Two agencies clearly fill the bill: Barkley and Bernstein-Rein are the largest independent agencies in town, and both were founded in 1964, the era the show takes place in.

Of the two, Bernstein-Rein seemed the obvious choice because of its serendipitous address on Kansas City’s own Madison Avenue. How would our local Mad men (and women) stack up against the characters on the show? Is there a super-suave creative genius like Don Draper? A Cinderella story like secretary-turned-copywriter Peggy Olson? An eccentric founder like Bertram Cooper?

“Beer Friday” at Bernstein-Rein is evidence that drinking in the workplace still goes on, but it’s limited to the last hour of the work week, kicking off around 4 p.m. every Friday.

Compared to office parties at Sterling Cooper on the show, this is pretty tame stuff.
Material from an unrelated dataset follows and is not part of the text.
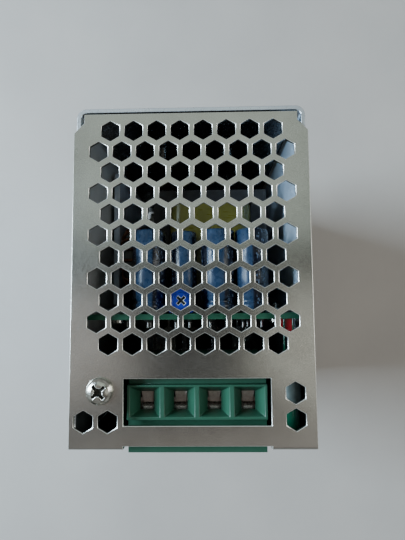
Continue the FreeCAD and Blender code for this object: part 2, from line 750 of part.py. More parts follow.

No one is sitting on anyone’s lap, no one experiences loss of bladder control, no limbs are severed by tractor demonstrations gone awry.

“The smoking, the drinking, the carousing, I don’t see that going on at all,” says vice president/group account director Vernon Williams.

But the brashness and swagger associated with ad world inhabitants are easy enough to find. “Greed, ambition, confidence — you need a level of all that to be able to stand up in front of a client and sell an idea,” Williams says. “It can border on arrogance.”

Fashion is a huge theme on “Mad Men,” which just ended its third season. (The fourth is expected to begin in summer.) It’s also much in evidence inside the halls of Bernstein-Rein. Clothing is more casual than on the show, but you get the feeling everyone is very much dressing a part.

“We definitely enjoy the creative environment around us, and we dress to feed that,” project manager Amy Stafford says.

For the guys in the creative department, jeans and good-quality T-shirts or polo shirts are the uniform, with the odd necktie or rakish cap to add flair. The key, senior copywriter Brent Anderson says, is to project a relaxed office atmosphere without looking like you just walked in from mowing the lawn.

The women in the creative department wear a wider array of styles, from leggings to pencil skirts to flared trousers. Account execs dress more conservatively but still look chic.